My guess is that the admissions departments say what they did about Jews 60 years ago: “We just have too many of these students who score 800 in math, 700 in verbal, and play the violin. They just aren’t ‘well-rounded.’ ” No matter that these students’ parents, like Jewish parents of an earlier generation, had modest incomes, encouraged their bright kids to study hard, and then watched as Harvard and Princeton smacked them down for far less-qualified students.

The only argument in Harvard’s favor is one they would never use: we are a private university and, until the government nationalizes us, we can set our own damned admissions standards, even if you think they are unfair.

The government’s response, “Hey, buddy, nice genetic research program you got there. Hate to see all the money taken away from it.” That, of course, is how the government enforces its Title IX rules on athletic programs.

 NAACP issues travel advisory, warning blacks it is dangerous for them to travel to Missouri  (The Root)

State NAACP leaders told the [Kansas City] Star that the decision to issue the advisory was made after recent legislation passed in the state which makes it harder to win discrimination suits, the longtime and continued racial disparities in traffic enforcement, and a number of incidents that exemplify harm coming to both minority residents and minority visitors to the state. –The Root

 White House finally admits those calls to Trump from the Boy Scouts and President of Mexico didn’t actually happen (New York Times)

Comment: If only we had a cliché to describe that thing when somebody says something he knows is not true, and then does it over and over.



  • Christina H
    August 3, 2017

    The comment on immigration restrictions seems to imply that all parties understand that curbing immigration will harm low-income workers, whether or not they admit it. This is simply untrue. Democrats (and some intelligent conservatives) sincerely believe that the current level of legal immigration puts virtually no downward pressure on the wages of low-skilled American workers.

    As a researcher in a social science yourself, I’m sure you’ll acknowledge that the people qualified to comment on immigration policy’s effect on the labor market are labor economists. The majority of economists who’ve studied the issue side with the Democrats on this one, basing their arguments mainly on seminal study by the economist David Card, which can be found here:

    There are well-respected economists who disagree, and who would argue that low-wage American workers are significantly affected by the current level of legal immigration. Among them is the famous George Borjas, of Harvard. So Trump’s policy isn’t ridiculous by any means.

    Still, your contention that Democrats themselves “know” that they’re hurting low-wage workers is incorrect and unfair.

    • Christina H
      August 3, 2017

      My comment as written is confusing–I meant that Prof. Lipson stated that FAILING to curb immigration would harm low-income workers.
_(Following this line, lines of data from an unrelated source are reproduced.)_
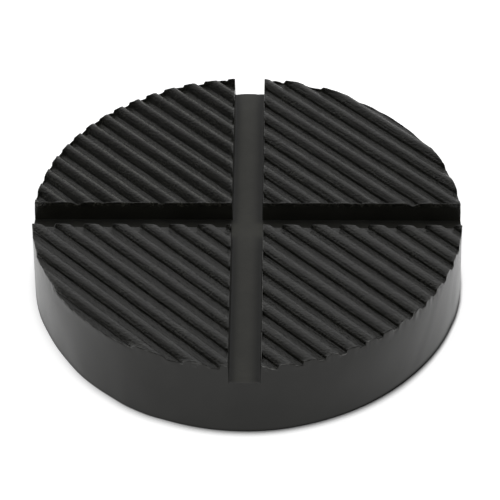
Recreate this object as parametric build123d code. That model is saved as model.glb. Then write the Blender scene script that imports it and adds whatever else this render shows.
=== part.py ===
from build123d import *
import math
import os

# Round rubber pad that lies on the saddle of a floor jack.
# It is moulded as one piece: a drafted disc with ribs across its top,
# and two slots that cross at its centre and take the lower seam of a car's sill.
# Millimetres, +Z up. The origin is the centre of the flat base.

# Disc
BASE_DIAMETER = 125.0      # across the foot of the wall
HEIGHT = 25.0              # base to rib crests
WALL_DRAFT = 1.3           # degrees, the wall leans in towards the top
RIM_BREAK = 0.3            # broken edge round the top
BASE_BREAK = 0.4           # broken edge round the base

# Ribs, all parallel and diagonal to the slots, the middle line of one through the disc's centre
RIB_TURN = -45.0           # degrees from +X, the way the ribs run
RIB_PITCH = 5.8            # from rib to rib
RIB_HEIGHT = 1.6           # groove floor to crest
STEEP_TOP = 1.15           # from a rib's middle line to the top of its side towards -X and -Y
STEEP_SIDE = 0.67          # width of that side in plan
LEVEL_TOP = 0.2            # from the middle line to where the crest begins to fall
CREST_FALL = 0.3           # how far it falls towards the other, gentler side
GENTLE_TOP = 1.35          # from the middle line to the top of the gentler side
GENTLE_SIDE = 0.85         # width of that side in plan
SHOULDER_RADIUS = 1.6      # where the crest turns down into the steep side
CREST_RADIUS = 0.4         # where it turns down into the gentler side
FOOT_RADIUS = 0.3

# Slots, from rim to rim through the centre
LONG_SLOT_WIDTH = 9.0      # the slot along Y, at crest level
CROSS_SLOT_WIDTH = 9.0     # the slot along X, at crest level
SLOT_DEPTH = 6.5           # crest to slot floor
SLOT_DRAFT = 1.5           # degrees, each wall of a slot leans out
SLOT_RADIUS = 0.5          # where a slot's floor meets its walls

# How far a cutting or trimming shape runs past the disc
PAST = 3.0


def disc():
    """The drafted disc, taller than the pad so that the ribs set the top."""
    foot = BASE_DIAMETER / 2
    wall_height = HEIGHT - BASE_BREAK - RIM_BREAK
    rim = foot - wall_height * math.tan(math.radians(WALL_DRAFT))
    outline = Polyline(
        (0, 0),
        (foot - BASE_BREAK, 0),
        (foot, BASE_BREAK),
        (rim, HEIGHT - RIM_BREAK),
        (rim - RIM_BREAK - PAST, HEIGHT + PAST),
        (0, HEIGHT + PAST),
        close=True,
    )
    return revolve(Plane.XZ * make_face(outline), Axis.Z)


def rib_section():
    """One rib seen from its end, standing on the line y = 0, with its middle line at x = 0."""
    shoulder = (-STEEP_TOP, RIB_HEIGHT)
    edge = (GENTLE_TOP, RIB_HEIGHT - CREST_FALL)
    outline = Polyline(
        (-STEEP_TOP - STEEP_SIDE, 0),
        shoulder,
        (LEVEL_TOP, RIB_HEIGHT),
        edge,
        (GENTLE_TOP + GENTLE_SIDE, 0),
        close=True,
    )
    rib = make_face(outline)
    rib = fillet(rib.vertices().sort_by_distance(shoulder)[0], SHOULDER_RADIUS)
    return fillet(rib.vertices().sort_by_distance(edge)[0], CREST_RADIUS)


def ribbed_block():
    """A block wider than the disc, whose top carries every rib."""
    reach = BASE_DIAMETER / 2 + PAST
    floor = HEIGHT - RIB_HEIGHT
    outermost = math.floor(reach / RIB_PITCH)
    section = Pos(0, floor / 2) * Rectangle(2 * (reach + RIB_PITCH), floor)
    rib = rib_section()
    for number in range(-outermost, outermost + 1):
        section += Pos(number * RIB_PITCH, floor) * rib
    feet = section.vertices().filter_by_position(Axis.Y, floor - 0.01, floor + 0.01)
    feet = feet.sort_by(Axis.X)[1:-1]
    section = fillet(feet, FOOT_RADIUS)
    across = Vector(1, 0, 0).rotate(Axis.Z, RIB_TURN + 90)
    end_on = Plane(origin=(0, 0, 0), x_dir=across, z_dir=across.cross(Vector(0, 0, 1)))
    return extrude(end_on * section, amount=reach, both=True)


def slot(width, side_on):
    """The space of one slot, drafted and with rounded floor corners."""
    lean = math.tan(math.radians(SLOT_DRAFT))
    floor_half = width / 2 - SLOT_DEPTH * lean
    top_half = width / 2 + PAST * lean
    outline = Polyline(
        (-floor_half, HEIGHT - SLOT_DEPTH),
        (floor_half, HEIGHT - SLOT_DEPTH),
        (top_half, HEIGHT + PAST),
        (-top_half, HEIGHT + PAST),
        close=True,
    )
    section = make_face(outline)
    section = fillet(section.vertices().group_by(Axis.Y)[0], SLOT_RADIUS)
    return extrude(side_on * section, amount=BASE_DIAMETER / 2 + PAST, both=True)


def jack_pad():
    pad = disc() & ribbed_block()
    pad -= slot(LONG_SLOT_WIDTH, Plane.XZ)
    pad -= slot(CROSS_SLOT_WIDTH, Plane.YZ)
    return pad


os.makedirs("parts", exist_ok=True)
export_step(jack_pad(), "parts/jack_pad.step")
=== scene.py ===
import math

import bmesh
import bpy
import numpy as np
from mathutils import Matrix, Vector


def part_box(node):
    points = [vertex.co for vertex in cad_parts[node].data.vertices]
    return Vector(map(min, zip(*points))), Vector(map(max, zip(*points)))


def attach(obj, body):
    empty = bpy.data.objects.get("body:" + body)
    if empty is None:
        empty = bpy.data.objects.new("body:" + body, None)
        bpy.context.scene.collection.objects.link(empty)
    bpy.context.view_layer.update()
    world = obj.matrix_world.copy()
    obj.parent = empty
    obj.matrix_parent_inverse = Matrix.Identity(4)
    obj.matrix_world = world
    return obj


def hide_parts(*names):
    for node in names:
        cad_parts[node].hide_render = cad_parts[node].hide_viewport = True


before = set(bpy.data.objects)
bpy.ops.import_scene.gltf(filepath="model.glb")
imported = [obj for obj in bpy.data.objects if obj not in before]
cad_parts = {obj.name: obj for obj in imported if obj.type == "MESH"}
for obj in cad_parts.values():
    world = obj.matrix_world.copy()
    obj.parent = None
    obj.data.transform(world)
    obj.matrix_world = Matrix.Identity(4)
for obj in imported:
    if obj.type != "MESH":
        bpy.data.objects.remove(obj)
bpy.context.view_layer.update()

# Sizes of the pad are in millimetres, and turn to metres when its mesh is made
MM = 0.001
low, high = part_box("jack_pad")
BASE_RADIUS = (high.x - low.x) / 2 / MM
HEIGHT = high.z / MM
WALL_LEAN = math.tan(math.radians(1.3))
BASE_BREAK = 0.4           # height of the rounding at the foot of the wall

RIB_PITCH = 5.8
RIB_HEIGHT = 1.6
GROOVE_Z = HEIGHT - RIB_HEIGHT

SLOT_HALF = 4.5
SLOT_DEPTH = 6.5
SLOT_LEAN = math.tan(math.radians(1.5))
SLOT_RADIUS = 0.15         # where a slot's floor meets its walls
SLOT_Z = HEIGHT - SLOT_DEPTH

EDGE_ROUND = 0.2           # worn edge where the top meets the wall and the slots
SMALLEST = 1e-4            # points nearer than this are one point
SAME = 1e-6                # lengths that differ by less than this are the same
DIAGONAL = math.sqrt(0.5)


def wall_radius(z):
    """Radius of the drafted wall at a height."""
    return BASE_RADIUS - np.maximum(z - BASE_BREAK, 0) * WALL_LEAN


def slot_half(z):
    """Half the width of a slot at a height."""
    return SLOT_HALF - (HEIGHT - z) * SLOT_LEAN


RIM = float(wall_radius(HEIGHT))
INNER = SLOT_HALF / DIAGONAL               # from the centre to where two slots' edges cross
# Across the ribs from the centre to the corners where a slot leaves the rim, the near and the far one
OUTER_LOW = (math.sqrt(2 * RIM**2 - INNER**2) - INNER) / 2
OUTER_HIGH = OUTER_LOW + INNER


# Smooth noise, the same in each run
LINE_CELLS = 1024
PLANE_CELLS = 128


def eased(t):
    """A share from 0 to 1 that starts and ends gently."""
    return t * t * (3 - 2 * t)


def fade(x, start, end):
    """0 before start and 1 past end, with a smooth rise between."""
    return eased(np.clip((np.asarray(x, float) - start) / (end - start), 0, 1))


def between(table, place):
    """The value at a place between the entries of a table that repeats."""
    cell = np.floor(place)
    part = eased(place - cell)
    cell = cell.astype(int) % len(table)
    return table[cell] * (1 - part) + table[(cell + 1) % len(table)] * part


def wander(x, step, seed):
    """Smooth noise from -1 to 1 along a line, with a new value at every step."""
    table = np.random.default_rng(seed).uniform(-1, 1, LINE_CELLS)
    return between(table, np.asarray(x, float) / step)


def circling(angle, cells, seed):
    """Smooth noise from -1 to 1 round the pad, by the angle in degrees."""
    table = np.random.default_rng(seed).uniform(-1, 1, cells)
    return between(table, (np.asarray(angle, float) % 360) * cells / 360)


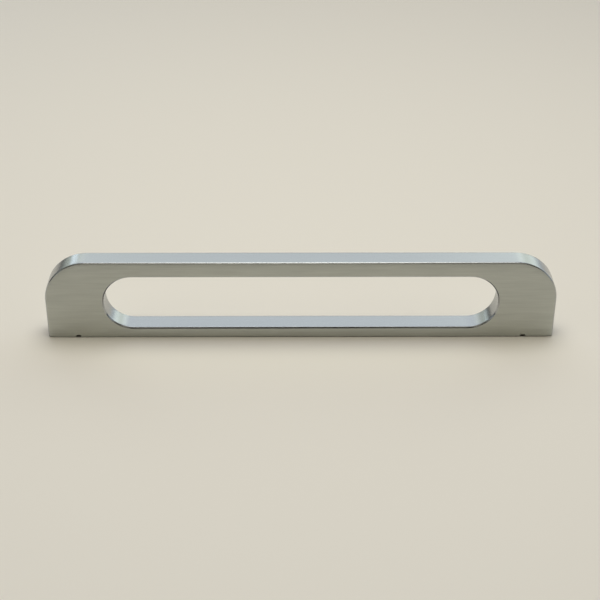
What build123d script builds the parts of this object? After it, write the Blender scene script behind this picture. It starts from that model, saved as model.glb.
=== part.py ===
"""One-piece bridge pull handle: a flat metal bar on edge, with a long finger slot.

The bar stands on its narrow base. X runs along it, Y across its thickness, Z up from the base to the
grip. The origin is in the middle of the base, between the two fixing holes. All lengths are in mm.
"""
from build123d import *
import os
from math import radians, sqrt, tan

# Fixing: two blind tapped holes in the base
hole_spacing = 192.0        # centre to centre
tap_drill_diameter = 3.3    # core of an M4 thread, whose turns are finer than this model
tap_drill_depth = 14.0      # from the base to the end of the full diameter
drill_point_angle = 118.0   # degrees across the drill's tip
lead_in_diameter = 4.6      # 90 degree chamfer where a screw starts
relief_diameter = 10.15     # clears the burr that a drill raises on the door
relief_depth = 0.6          # a relief wider than the bar nicks both long edges of the base

# Bar
end_overhang = 13.0         # from a hole's centre to the end of the bar
bar_thickness = 10.0        # across Y
corner_radius = 18.2        # the two upper corners
edge_break = 0.4            # rounding of every outer edge and of the slot's rims

# Finger slot, with half-round ends, and the metal left around it
slot_height = 24.8          # room for fingers between the two rails
base_rail_height = 5.0      # under the slot
grip_rail_height = 7.0      # over the slot
end_wall = 24.75            # from the end of the slot to the end of the bar

# Worked out from the sizes above
bar_length = hole_spacing + 2 * end_overhang
bar_height = base_rail_height + slot_height + grip_rail_height
slot_length = bar_length - 2 * end_wall
slot_centre_z = base_rail_height + slot_height / 2
hole_centres = (-hole_spacing / 2, hole_spacing / 2)


def bar_outline():
    """Side view of the bar: square lower corners and tangent arcs at the upper ones."""
    half = bar_length / 2
    shoulder = bar_height - corner_radius
    on_arc = corner_radius * sqrt(0.5)
    arc_x = half - corner_radius
    with BuildLine(Plane.XZ) as outline:
        Polyline((-half, shoulder), (-half, 0), (half, 0), (half, shoulder))
        ThreePointArc((half, shoulder), (arc_x + on_arc, shoulder + on_arc), (arc_x, bar_height))
        Line((arc_x, bar_height), (-arc_x, bar_height))
        ThreePointArc((-arc_x, bar_height), (-arc_x - on_arc, shoulder + on_arc), (-half, shoulder))
    return make_face(outline.line)


def finger_slot():
    """Cutter for the slot, which passes right through the thickness."""
    profile = Plane.XZ * Pos(0, slot_centre_z) * SlotOverall(slot_length, slot_height)
    return extrude(profile, amount=bar_thickness, both=True)


def broken_edges(bar):
    """Round the rims of both broad faces, and the two ends of the base."""
    rims = bar.edges().filter_by_position(Axis.Y, -bar_thickness / 2, -bar_thickness / 2)
    rims += bar.edges().filter_by_position(Axis.Y, bar_thickness / 2, bar_thickness / 2)
    base_ends = bar.edges().filter_by(Axis.Y).group_by(Axis.Z)[0]
    return fillet(rims + base_ends, edge_break)


def fixing_hole(x):
    """Cutter for one tapped hole: relief, lead-in, tap drill and the drill's point, turned about Z."""
    relief = relief_diameter / 2
    lead_in = lead_in_diameter / 2
    core = tap_drill_diameter / 2
    core_start = relief_depth + lead_in - core
    tip = tap_drill_depth + core / tan(radians(drill_point_angle / 2))
    section = Polyline((0, 0), (relief, 0), (relief, relief_depth), (lead_in, relief_depth),
                       (core, core_start), (core, tap_drill_depth), (0, tip), close=True)
    profile = Plane.XZ * make_face(section)
    return Pos(x, 0, 0) * revolve(profile, Axis.Z)


def pull_handle():
    """The finished handle, as one solid."""
    bar = extrude(bar_outline(), amount=bar_thickness / 2, both=True) - finger_slot()
    bar = broken_edges(bar)
    for x in hole_centres:
        bar -= fixing_hole(x)
    return bar


os.makedirs("parts", exist_ok=True)
export_step(pull_handle(), "parts/pull_handle.step")
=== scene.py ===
"""Looks of a one-piece bridge pull handle: a brushed metal bar on edge with a long finger slot.

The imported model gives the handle's overall box. Everything is in metres in the model's own frame: X along
the handle, Y across its thickness, Z up from the base, and the origin in the middle of the base.
"""
from __future__ import annotations

import logging
import math
from dataclasses import dataclass, field
from enum import Enum
from typing import Callable, Iterable, Sequence

import bmesh
import bpy
from mathutils import Matrix, Vector

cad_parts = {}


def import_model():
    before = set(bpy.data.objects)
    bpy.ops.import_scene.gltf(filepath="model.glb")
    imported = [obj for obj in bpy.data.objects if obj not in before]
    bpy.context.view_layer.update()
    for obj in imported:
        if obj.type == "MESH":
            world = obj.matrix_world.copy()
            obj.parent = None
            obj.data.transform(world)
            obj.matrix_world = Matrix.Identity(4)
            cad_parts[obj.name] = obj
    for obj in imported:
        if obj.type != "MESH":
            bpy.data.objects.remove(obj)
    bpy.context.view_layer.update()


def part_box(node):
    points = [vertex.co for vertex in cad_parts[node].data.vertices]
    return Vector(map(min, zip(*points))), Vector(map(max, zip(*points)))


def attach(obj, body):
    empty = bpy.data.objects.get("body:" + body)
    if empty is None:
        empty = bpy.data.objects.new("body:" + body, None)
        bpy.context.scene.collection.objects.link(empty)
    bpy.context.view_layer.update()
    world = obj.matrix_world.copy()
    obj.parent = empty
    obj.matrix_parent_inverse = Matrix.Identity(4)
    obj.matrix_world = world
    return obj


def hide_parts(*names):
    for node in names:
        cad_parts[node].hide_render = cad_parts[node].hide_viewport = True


MM = 0.001
NODE = "pull_handle"
log = logging.getLogger("pull_handle")

Point = tuple[float, float]
FACE_SLOT, WALL_SLOT, BREAK_SLOT, HOLE_SLOT = range(4)
NOISE_LOW, NOISE_HIGH = 0.3, 0.7    # the range that nearly all of the noise lies in


# ---------------------------------------------------------------- colour and nodes

def linear(colour: str) -> tuple[float, float, float, float]:
    """Turn an sRGB hex colour into linear RGBA.

    Args:
        colour: six hex digits, such as "c9c6ba".

    Returns:
        Linear red, green and blue, and an alpha of 1.
    """
    channels = [int(colour[i:i + 2], 16) / 255 for i in (0, 2, 4)]
    red, green, blue = (c / 12.92 if c <= 0.04045 else ((c + 0.055) / 1.055) ** 2.4 for c in channels)
    return red, green, blue, 1.0


def add_node(tree: bpy.types.NodeTree, kind: str, settings: dict | None = None,
             inputs: dict | None = None) -> bpy.types.Node:
    """Add one node to a tree, with its settings, values and links.

    Args:
        tree: the node tree that gets the node.
        kind: Blender's name of the node type.
        settings: attributes to set on the node.
        inputs: socket name or number to a plain value, or to the output socket that feeds it.

    Returns:
        The new node.
    """
    node = tree.nodes.new(kind)
    for name, value in (settings or {}).items():
        setattr(node, name, value)
    for key, value in (inputs or {}).items():
        socket = node.inputs[key]
        if isinstance(value, bpy.types.NodeSocket):
            tree.links.new(value, socket)
        else:
            socket.default_value = value
    return node


# ---------------------------------------------------------------- finishes

class GrainAxis(Enum):
    """The way that the abrasive ran over a surface."""

    ALONG_LENGTH = "along X"
    ALONG_OUTLINE = "along the outline, across Y"


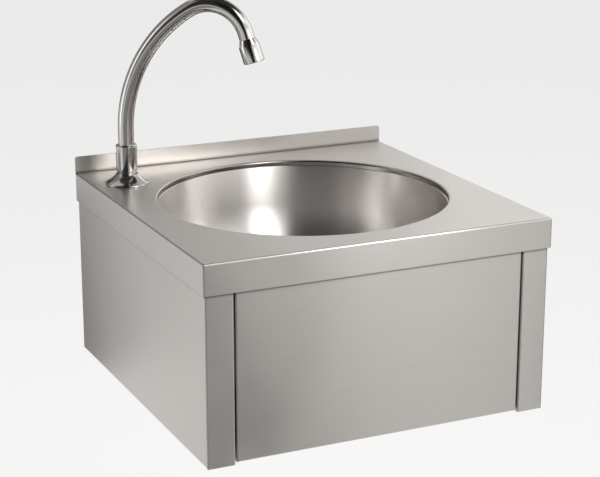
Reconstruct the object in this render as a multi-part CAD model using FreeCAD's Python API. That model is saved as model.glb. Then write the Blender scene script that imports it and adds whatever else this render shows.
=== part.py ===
import FreeCAD, Part
import math
import os

# Wall hung wash sink worked by the knee. Millimetres. The origin is the middle of the back face, on the
# wall plane, level with the top of the worktop: +X to the right, -Y to the front, +Z up.

V = FreeCAD.Vector
UP, DOWN = V(0, 0, 1), V(0, 0, -1)
REAR, FRONT = V(0, 1, 0), V(0, -1, 0)
RIGHT, LEFT = V(1, 0, 0), V(-1, 0, 0)

# --- worktop and bowl ---
TOP_W = 400.0            # width of the worktop
TOP_D = 400.0            # depth of the worktop
SHEET = 1.2              # stainless sheet of the worktop and cabinet
APRON_H = 33.0           # height of the folded apron
UPSTAND_H = 19.5         # height of the rear upstand
UPSTAND_CORNER_R = 3.0   # rounding of the upstand's two top corners
FOLD_R = 2.2             # outer radius of the worktop's folds
CORNER_R = 1.6           # outer radius of the apron's front corners
FOOT_R = 1.0             # radius where the worktop turns up into the upstand
BOWL_FORWARD = 1.5       # middle of the bowl, in front of the worktop's middle
RIM_MARGIN = 38.0        # from the lip's inner face to the worktop's edge, at the narrowest
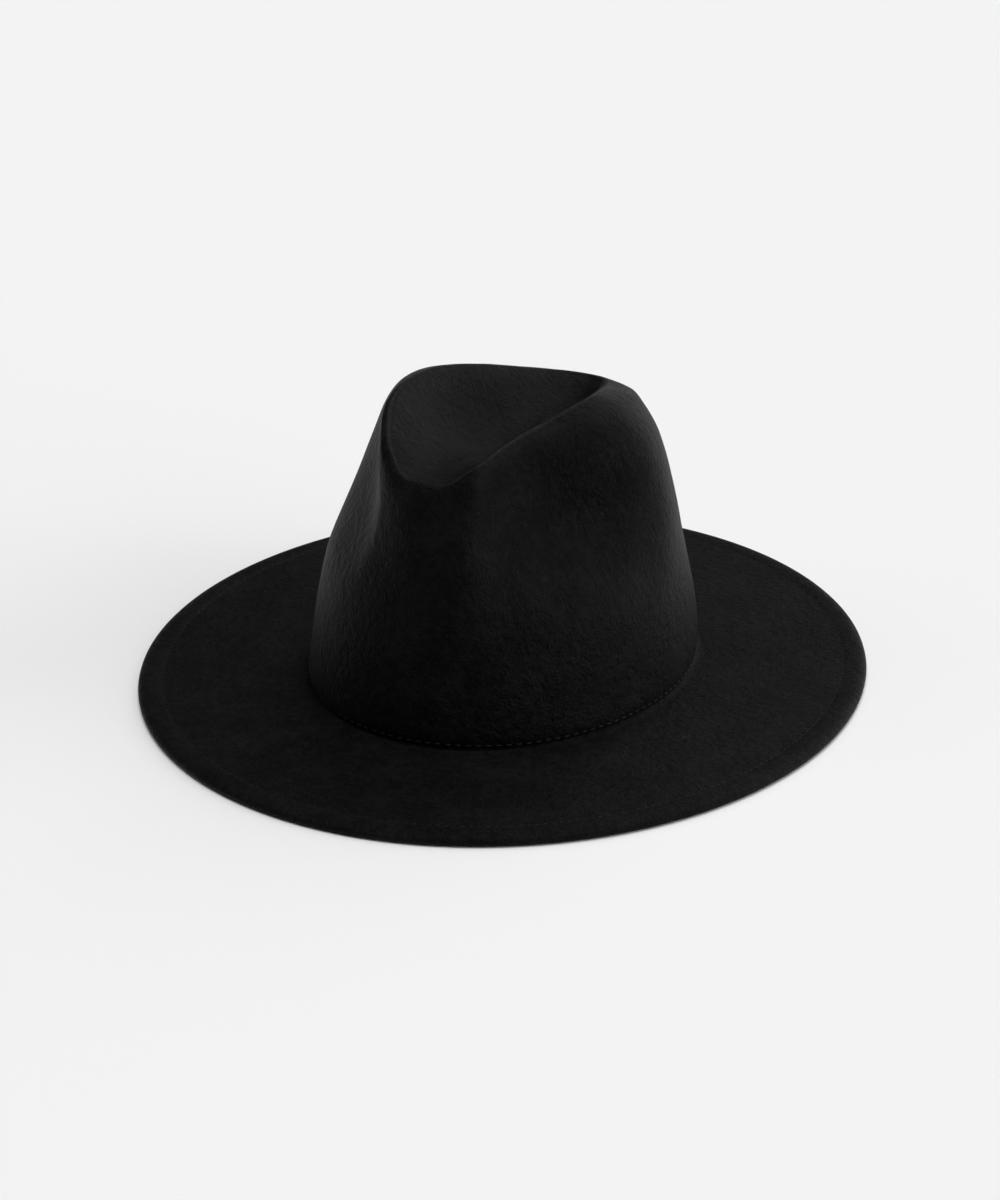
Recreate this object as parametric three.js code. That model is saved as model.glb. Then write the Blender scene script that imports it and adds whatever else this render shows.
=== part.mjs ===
// Wide-brim fedora of black felt: crown and brim are one piece, the brim's edge is turned under,
// and a sweatband is sewn inside the crown's foot.
// Millimetres. +Z is up, -Y is the front of the hat, and +X is the wearer's left.
// The hat rests on its turned-under edge at Z = 0.
import * as THREE from 'three';

// Felt
const feltThickness = 2.3;

// Brim
const brimHalfLength = 179.5;
const brimHalfWidth = 166.2;
const hemWidth = 11;
const brimClimb = 0.8;

// Crown
const footHalfLength = 101.3;
const footHalfWidth = 86.7;
const footRound = 1.6;
const footTuck = 1.2;
const footTuckHeight = 4;
const crownHeight = 136;
const rimHalfLength = 75.5;
const rimHalfWidth = 39.5;
const rimSetBack = 4.5;
const ridgeInnerRadius = 1.3;
const topDentDepth = 34;
const keelHalfLength = 36;
const keelSetBack = 3;
const pinchDepth = 13;

// Sweatband
const bandThickness = 1.2;
const bandHeight = 32;
const bandLift = 1;
const bandClearance = 0.4;

// Meridians run from the hem over the rim to the keel of the top dent, closer together at the front.
const meridianCount = 76;
const frontCrowding = 0.22;

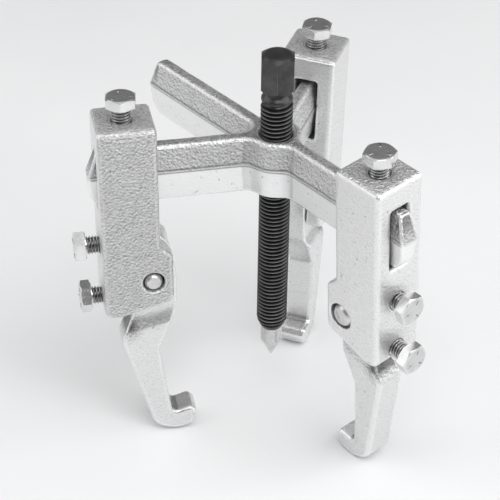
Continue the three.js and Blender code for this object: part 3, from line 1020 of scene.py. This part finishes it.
def add_world():
    """Soft studio surroundings: bright overhead, greyer towards the horizon."""
    world = bpy.data.worlds.new("studio")
    bpy.context.scene.world = world
    world.use_nodes = True
    nodes, links = world.node_tree.nodes, world.node_tree.links
    place = nodes.new("ShaderNodeTexCoord")
    parts = nodes.new("ShaderNodeSeparateXYZ")
    ramp = nodes.new("ShaderNodeValToRGB")
    links.new(place.outputs["Generated"], parts.inputs["Vector"])
    links.new(parts.outputs["Z"], ramp.inputs["Fac"])
    ramp.color_ramp.elements[0].position = 0.0
    ramp.color_ramp.elements[0].color = grey(0.42)
    ramp.color_ramp.elements[1].position = 1.0
    ramp.color_ramp.elements[1].color = grey(0.75)
    middle = ramp.color_ramp.elements.new(0.55)
    middle.color = grey(0.2)
    links.new(ramp.outputs["Color"], nodes["Background"].inputs["Color"])
    nodes["Background"].inputs["Strength"].default_value = 0.93


def add_softbox(name, azimuth, elevation, distance, size, power):
    """A square lamp that looks at the middle of the puller. Azimuth is from +X towards +Y."""
    lamp = bpy.data.lights.new(name, "AREA")
    lamp.energy = power
    lamp.size = size
    softbox = bpy.data.objects.new(name, lamp)
    bpy.context.scene.collection.objects.link(softbox)
    a, e = math.radians(azimuth), math.radians(elevation)
    direction = Vector((math.cos(a) * math.cos(e), math.sin(a) * math.cos(e), math.sin(e)))
    softbox.location = Vector((0, 0, 0.1)) + direction * distance
    softbox.rotation_mode = "QUATERNION"
    softbox.rotation_quaternion = direction.to_track_quat("Z", "Y")


def add_camera():
    """The camera, turned by its heading, its angle down and its roll."""
    heading, pitch, roll = (math.radians(angle) for angle in CAMERA_ANGLES)
    level = math.cos(pitch)
    forward = Vector((math.cos(heading) * level, math.sin(heading) * level, -math.sin(pitch)))
    level_right = Vector((math.sin(heading), -math.cos(heading), 0))
    level_down = forward.cross(level_right)
    right = level_right * math.cos(roll) + level_down * math.sin(roll)
    down = level_down * math.cos(roll) - level_right * math.sin(roll)
    camera = bpy.data.objects.new("camera", bpy.data.cameras.new("camera"))
    bpy.context.scene.collection.objects.link(camera)
    camera.data.sensor_width = CAMERA_SENSOR
    camera.data.lens = CAMERA_LENS
    rotation = Matrix((right, -down, -forward)).transposed()
    camera.matrix_world = Matrix.Translation(CAMERA_PLACE) @ rotation.to_4x4()
    bpy.context.scene.camera = camera


add_floor()
add_world()
add_softbox("key_softbox", 35, 32, 1.4, 1.5, 12.5)
add_softbox("left_softbox", -132, 30, 1.4, 1.5, 7.5)
add_softbox("top_softbox", -28, 62, 1.2, 0.8, 5.5)
add_camera()
build_puller()
bpy.context.scene.view_settings.view_transform = "Standard"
      It’s also worth noting that economists mostly agree that focusing on high-skilled immigration is a very good idea, although it’s possible to do that without cutting #s. An influx of skilled workers actually raises the wages of Americans in the industries they flood into, counterintuitively enough. They also have a much easier time assimilating culturally, and they help solve the demographic problems that an aging native born US population poses. An unmixed blessing from a policy standpoint (unless you believe, like Rep. Steve King and the white nationalist wing of the GOP, that “we can’t rebuild Western culture with other people’s babies.”)

  • Mark Zanger
    August 3, 2017

    The term in psychology for lies where you should know you will be caught is primary process lying.

    Worth a google.

    All good Chicagolanders know black-Latin split, but here is another place Trump has rushed past tacticians by using white identity politics to unite both minorities, against Republican efforts to make headway, more consistantly toward Hispanic voters. The problem is to get out of primaries with that, hence the great interest in Governor Sandoval.